WRITTEN PROBLEM — Please set down exactly the lines of the listing below from the line containing "for name, shape" through the line containing "MILLIMETRE = 0.001", both lines included, leaving out all other lines.

INFORMATION PROVIDED —
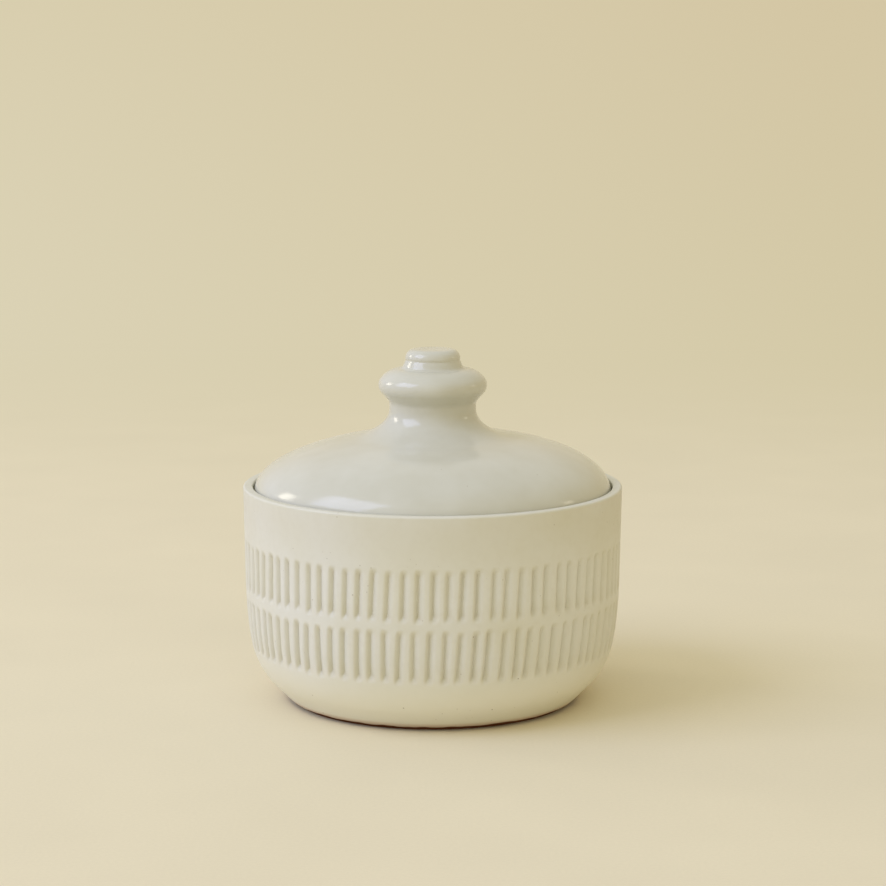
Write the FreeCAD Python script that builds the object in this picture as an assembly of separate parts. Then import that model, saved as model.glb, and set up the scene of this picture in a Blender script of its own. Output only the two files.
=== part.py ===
import FreeCAD, Part
import math
import os

# A lidded stoneware jar: a round body with a recessed rim and two bands of pressed flutes, and a domed
# lid with a turned knob that drops into the rim.
# Millimetres, +Z up. The origin is the centre of the foot ring's resting face.
# An outline is a ring of lines, each a point and a direction, and its corners are where one line meets
# the next. A round stretch is a few lines that touch its circle or ellipse at even steps.

# Jar, outside. An inset is how far the wall stands inside the rim's radius.
JAR_RADIUS = 55.0
RIM_HEIGHT = 63.0
KNEE_INSET = 0.6
KNEE_HEIGHT = 32.5
BELT_INSET = 2.3
BELT_HEIGHT = 16.0
BELLY_ROUNDING = 22.6
BELLY_CENTRE_RADIUS = 30.6
BELLY_CENTRE_HEIGHT = 21.5
BELLY_RUNS = 3

# Jar, under the foot.
FOOT_RING_INNER_RADIUS = 34.2
FOOT_RECESS_RADIUS = 33.0
FOOT_RECESS_DEPTH = 1.6

# Jar, rim, the gallery that carries the lid, and inside.
RIM_THICKNESS = 2.8
GALLERY_DEPTH = 4.8
LEDGE_WIDTH = 3.6
FLOOR_THICKNESS = 5.4
INSIDE_CORNER_ROUNDING = 17.0

# Flutes: upright grooves pressed into the wall in two bands.
FLUTES_PER_BAND = 82
FLUTE_WIDTH = 2.5
FLUTE_FLOOR_WIDTH = 1.2
FLUTE_DEPTH = 0.75
UPPER_BAND_BOTTOM = 33.7
UPPER_BAND_LENGTH = 14.6
LOWER_BAND_BOTTOM = 16.1
LOWER_BAND_LENGTH = 15.2

# Lid, the cover. The dome follows an ellipse whose centre stands off the axis.
LID_GAP = 0.4
LID_EDGE_HEIGHT = 3.0
LID_SEAT_WIDTH = 4.2
DOME_RISE = 17.4
DOME_CENTRE_RADIUS = 4.0
DOME_RUNS = 6
CEILING_RADIUS = 35.0
CEILING_HEIGHT = 12.2

# Lid, the knob from its neck to the button on top. Heights are above the face that the lid sits on.
NECK_RADIUS = 12.5
NECK_ROUNDING = 8.0
NECK_FOOT_HEIGHT = 27.6
BULGE_RADIUS = 15.75
BULGE_HEIGHT = 33.7
BULGE_NOSE_ROUNDING = 3.4
BULGE_NOSE_RUNS = 4
BULGE_TOP_HEIGHT = 38.8
BULGE_TOP_ROUNDING = 8.0
BULGE_TOP_RADIUS = 8.8
BUTTON_BASE_RADIUS = 8.6
BUTTON_RADIUS = 7.9
BUTTON_HEIGHT = 5.3
BUTTON_EDGE_ROUNDING = 1.9
HOLLOW_RADIUS = 8.3
HOLLOW_HEIGHT = 35.0

# Places round a circle or ellipse, in degrees from its outermost point, upwards.
BELLY_BOTTOM = -56.0
BELLY_TOP = -21.0
INSIDE_CORNER = -48.0
DOME_EDGE = 5.75
DOME_TOP = 63.25
NECK_FOOT = 220.0
BULGE_UNDER = -42.0
BULGE_OVER = 40.0
BULGE_SHOULDER = 65.0
BUTTON_EDGE = 50.0

# How far, in degrees, a band's first flute stands from the front.
UPPER_BAND_TURN = 0.45
LOWER_BAND_TURN = -0.40
FRONT = -90.0
FULL_TURN = 360.0

ORIGIN = FreeCAD.Vector(0, 0, 0)
LEVEL = FreeCAD.Vector(1, 0, 0)
SIDEWAYS = FreeCAD.Vector(0, 1, 0)
UPRIGHT = FreeCAD.Vector(0, 0, 1)


def at(radius, height):
    """A point of an outline, in the half plane where outlines are drawn."""
    return FreeCAD.Vector(radius, 0, height)


def level(height):
    return at(0, height), LEVEL


def upright(radius):
    return at(radius, 0), UPRIGHT


def through(start, end):
    return start, end - start


def touching(centre, half_width, half_height, degrees):
    """The line that touches an ellipse at this place round it."""
    angle = math.radians(degrees)
    across, up = math.cos(angle), math.sin(angle)
    return centre + at(half_width * across, half_height * up), at(-half_width * up, half_height * across)


def around(centre, half_width, half_height, first, last, runs):
    """Lines that touch an ellipse at even steps, from one place round it to another."""
    step = (last - first) / (runs - 1)
    return [touching(centre, half_width, half_height, first + step * i) for i in range(runs)]


def crossing(line, other):
    """Where one line of an outline meets another."""
    start, along = line
    other_start, other_along = other
    gap = other_start - start
    skew = along.x * other_along.z - along.z * other_along.x
    reach = (gap.x * other_along.z - gap.z * other_along.x) / skew
    return start + along * reach


def turned(lines):
    """The solid that an outline makes when it is turned about the axis."""
    corners = [crossing(line, following) for line, following in zip(lines, lines[1:] + lines[:1])]
    face = Part.Face(Part.makePolygon(corners + corners[:1]))
    return face.revolve(ORIGIN, UPRIGHT, FULL_TURN)


def flute_band(wall, bottom, length, turn):
    """A ring of bars that press flutes into the wall along one line of its outline.

    A bar widens upwards as the wall does, in step with its distance from the wall's own apex.
    """
    apex = crossing(wall, upright(0))
    floor_half = FLUTE_FLOOR_WIDTH / 2
    outer_half = FLUTE_WIDTH - floor_half
    sides = (
        (FLUTE_DEPTH, -outer_half),
        (-FLUTE_DEPTH, -floor_half),
        (-FLUTE_DEPTH, floor_half),
        (FLUTE_DEPTH, outer_half),
    )

    def section(height):
        middle = crossing(wall, level(height))
        size = (height - apex.z) / (bottom - apex.z)
        points = [middle + (LEVEL * out + SIDEWAYS * side) * size for out, side in sides]
        return Part.makePolygon(points + points[:1])

    bar = Part.makeLoft([section(bottom), section(bottom + length)], True, True)
    pitch = FULL_TURN / FLUTES_PER_BAND
    first = FRONT + turn
    return [bar.rotated(ORIGIN, UPRIGHT, first + pitch * i) for i in range(FLUTES_PER_BAND)]


def jar_body():
    gallery = JAR_RADIUS - RIM_THICKNESS
    ledge = gallery - LEDGE_WIDTH
    floor = FOOT_RECESS_DEPTH + FLOOR_THICKNESS
    rim = at(JAR_RADIUS, RIM_HEIGHT)
    knee = at(JAR_RADIUS - KNEE_INSET, KNEE_HEIGHT)
    belt = at(JAR_RADIUS - BELT_INSET, BELT_HEIGHT)
    upper_wall = through(knee, rim)
    lower_wall = through(belt, knee)
    belly_centre = at(BELLY_CENTRE_RADIUS, BELLY_CENTRE_HEIGHT)
    inside_centre = at(ledge - INSIDE_CORNER_ROUNDING, floor + INSIDE_CORNER_ROUNDING)

    under = [
        upright(0),
        level(FOOT_RECESS_DEPTH),
        through(at(FOOT_RECESS_RADIUS, FOOT_RECESS_DEPTH), at(FOOT_RING_INNER_RADIUS, 0)),
        level(0),
    ]
    outside = around(belly_centre, BELLY_ROUNDING, BELLY_ROUNDING, BELLY_BOTTOM, BELLY_TOP, BELLY_RUNS)
    outside += [lower_wall, upper_wall, level(RIM_HEIGHT)]
    inside = [
        upright(gallery),
        level(RIM_HEIGHT - GALLERY_DEPTH),
        upright(ledge),
        touching(inside_centre, INSIDE_CORNER_ROUNDING, INSIDE_CORNER_ROUNDING, INSIDE_CORNER),
        level(floor),
    ]
    body = turned(under + outside + inside)
    bars = flute_band(upper_wall, UPPER_BAND_BOTTOM, UPPER_BAND_LENGTH, UPPER_BAND_TURN)
    bars += flute_band(lower_wall, LOWER_BAND_BOTTOM, LOWER_BAND_LENGTH, LOWER_BAND_TURN)
    return body.cut(bars)


def lid():
    seat = RIM_HEIGHT - GALLERY_DEPTH
    edge = JAR_RADIUS - RIM_THICKNESS - LID_GAP
    ceiling = seat + CEILING_HEIGHT
    bulge_top = seat + BULGE_TOP_HEIGHT
    button_top = bulge_top + BUTTON_HEIGHT
    dome_centre = at(DOME_CENTRE_RADIUS, seat + LID_EDGE_HEIGHT)
    dome_half_width = edge - DOME_CENTRE_RADIUS
    neck_centre = at(NECK_RADIUS + NECK_ROUNDING, seat + NECK_FOOT_HEIGHT)
    nose_centre = at(BULGE_RADIUS - BULGE_NOSE_ROUNDING, seat + BULGE_HEIGHT)
    shoulder_centre = at(BULGE_TOP_RADIUS, bulge_top - BULGE_TOP_ROUNDING)
    button_edge_height = button_top - BUTTON_EDGE_ROUNDING
    button_centre = at(BUTTON_RADIUS - BUTTON_EDGE_ROUNDING, button_edge_height)

    cover = [level(seat), upright(edge)]
    cover += around(dome_centre, dome_half_width, DOME_RISE, DOME_EDGE, DOME_TOP, DOME_RUNS)
    neck = [touching(neck_centre, NECK_ROUNDING, NECK_ROUNDING, NECK_FOOT), upright(NECK_RADIUS)]
    nose = around(
        nose_centre,
        BULGE_NOSE_ROUNDING,
        BULGE_NOSE_ROUNDING,
        BULGE_UNDER,
        BULGE_OVER,
        BULGE_NOSE_RUNS,
    )
    top = [
        touching(shoulder_centre, BULGE_TOP_ROUNDING, BULGE_TOP_ROUNDING, BULGE_SHOULDER),
        level(bulge_top),
        through(at(BUTTON_BASE_RADIUS, bulge_top), at(BUTTON_RADIUS, button_edge_height)),
        touching(button_centre, BUTTON_EDGE_ROUNDING, BUTTON_EDGE_ROUNDING, BUTTON_EDGE),
        level(button_top),
    ]
    underside = [
        upright(0),
        level(seat + HOLLOW_HEIGHT),
        upright(HOLLOW_RADIUS),
        level(ceiling),
        through(at(CEILING_RADIUS, ceiling), at(edge - LID_SEAT_WIDTH, seat)),
    ]
    return turned(cover + neck + nose + top + underside)


def main():
    os.makedirs("parts", exist_ok=True)
    for name, shape in (("jar_body", jar_body()), ("lid", lid())):
        shape.exportStep(os.path.join("parts", name + ".step"))
        print(name, "solids", len(shape.Solids), "valid", shape.isValid(), "mm3", round(shape.Volume))


main()
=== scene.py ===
import math
from functools import partial

import bpy
from bpy.props import FloatProperty, FloatVectorProperty, IntProperty, PointerProperty
from mathutils import Matrix, Vector


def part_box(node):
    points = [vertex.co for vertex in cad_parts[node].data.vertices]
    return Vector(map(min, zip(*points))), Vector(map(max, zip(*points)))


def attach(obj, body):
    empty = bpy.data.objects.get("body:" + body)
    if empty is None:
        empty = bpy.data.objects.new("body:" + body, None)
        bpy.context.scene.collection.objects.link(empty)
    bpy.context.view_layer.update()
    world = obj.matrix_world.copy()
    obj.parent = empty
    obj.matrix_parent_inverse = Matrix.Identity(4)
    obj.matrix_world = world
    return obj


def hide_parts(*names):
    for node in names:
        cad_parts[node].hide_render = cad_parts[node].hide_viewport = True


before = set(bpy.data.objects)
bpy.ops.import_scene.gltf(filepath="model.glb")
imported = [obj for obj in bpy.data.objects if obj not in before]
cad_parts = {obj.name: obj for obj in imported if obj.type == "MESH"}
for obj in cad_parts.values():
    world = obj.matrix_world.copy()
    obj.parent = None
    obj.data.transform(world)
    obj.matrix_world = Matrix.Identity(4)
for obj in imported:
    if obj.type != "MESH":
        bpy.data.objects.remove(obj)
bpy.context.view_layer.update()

bl_info = {
    "name": "Lidded stoneware jar",
    "version": (1, 0, 0),
    "blender": (4, 5, 0),
    "location": "3D View > Sidebar > Jar",
    "description": "Turns, flutes and glazes a lidded stoneware jar around its packed CAD model",
    "category": "Add Mesh",
}

PREFIX = "jar."
POOL_AND_SHADE = "glaze_pool"
MILLIMETRE = 0.001

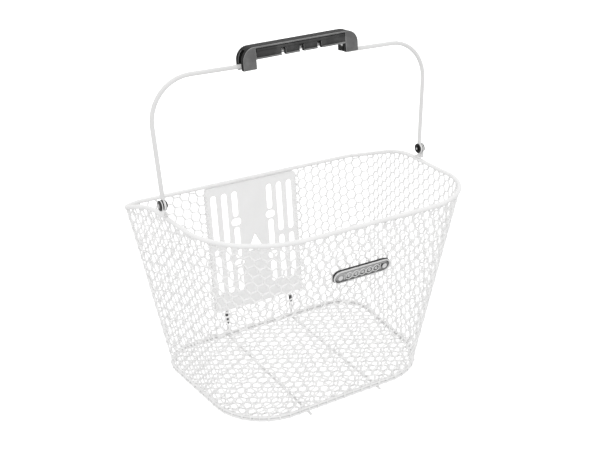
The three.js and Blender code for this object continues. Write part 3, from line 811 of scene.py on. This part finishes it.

SOLUTION BELOW —
    for name, shape in (("jar_body", jar_body()), ("lid", lid())):
        shape.exportStep(os.path.join("parts", name + ".step"))
        print(name, "solids", len(shape.Solids), "valid", shape.isValid(), "mm3", round(shape.Volume))


main()
=== scene.py ===
import math
from functools import partial

import bpy
from bpy.props import FloatProperty, FloatVectorProperty, IntProperty, PointerProperty
from mathutils import Matrix, Vector


def part_box(node):
    points = [vertex.co for vertex in cad_parts[node].data.vertices]
    return Vector(map(min, zip(*points))), Vector(map(max, zip(*points)))


def attach(obj, body):
    empty = bpy.data.objects.get("body:" + body)
    if empty is None:
        empty = bpy.data.objects.new("body:" + body, None)
        bpy.context.scene.collection.objects.link(empty)
    bpy.context.view_layer.update()
    world = obj.matrix_world.copy()
    obj.parent = empty
    obj.matrix_parent_inverse = Matrix.Identity(4)
    obj.matrix_world = world
    return obj


def hide_parts(*names):
    for node in names:
        cad_parts[node].hide_render = cad_parts[node].hide_viewport = True


before = set(bpy.data.objects)
bpy.ops.import_scene.gltf(filepath="model.glb")
imported = [obj for obj in bpy.data.objects if obj not in before]
cad_parts = {obj.name: obj for obj in imported if obj.type == "MESH"}
for obj in cad_parts.values():
    world = obj.matrix_world.copy()
    obj.parent = None
    obj.data.transform(world)
    obj.matrix_world = Matrix.Identity(4)
for obj in imported:
    if obj.type != "MESH":
        bpy.data.objects.remove(obj)
bpy.context.view_layer.update()

bl_info = {
    "name": "Lidded stoneware jar",
    "version": (1, 0, 0),
    "blender": (4, 5, 0),
    "location": "3D View > Sidebar > Jar",
    "description": "Turns, flutes and glazes a lidded stoneware jar around its packed CAD model",
    "category": "Add Mesh",
}

PREFIX = "jar."
POOL_AND_SHADE = "glaze_pool"
MILLIMETRE = 0.001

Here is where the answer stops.